Nonlinear Suppression of High-Frequency S Waves by Strong Rayleigh Waves

Strong Rayleigh waves are expected to bring the shallow subsurface into frictional failure. They may nonlinearly interact with high-frequency S waves. The widely applied Drucker and Prager (1952) rheology predicts that horizontal compression half-cycle of strong Rayleigh waves will increase the strength of the subsurface for S waves and predicts that S waves with dynamic accelerations > 1g will reach the surface. We did not observe this effect. Rather, we observed that strong high-frequency S waves arrived at times of low Rayleigh-wave particle velocity.

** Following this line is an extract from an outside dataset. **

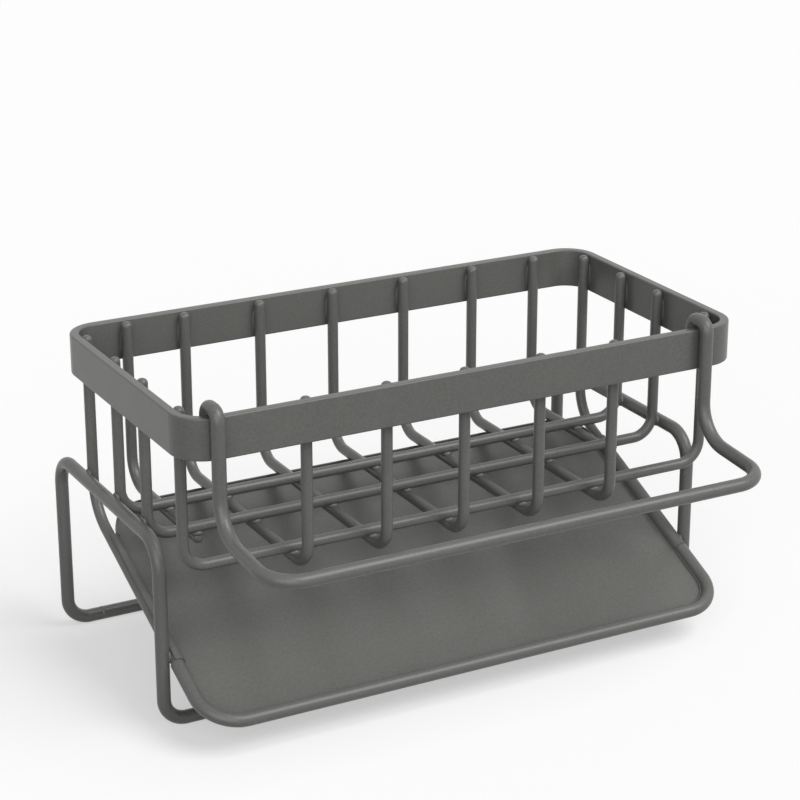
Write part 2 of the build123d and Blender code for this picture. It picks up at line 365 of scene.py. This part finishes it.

Physically, high-frequency S waves cause failure on horizontal fractures in which Rayleigh waves do not change the normal traction. Failure then may depend on the ratio of the shear invariant to the ambient vertical stress. The shear invariant is the square root of the sum of the squares of terms proportional to the resolved horizontal velocity from Rayleigh waves and to the resolved high-frequency dynamic acceleration from S waves. That is, an ellipse should bound resolved dynamic acceleration versus resolved particle velocity. Records from seven stations from the 2011 Tohoku earthquake and El Pedregal station during the 2015 Coquimbo Chilean earthquake exhibit this expected effect of this nonlinear interaction.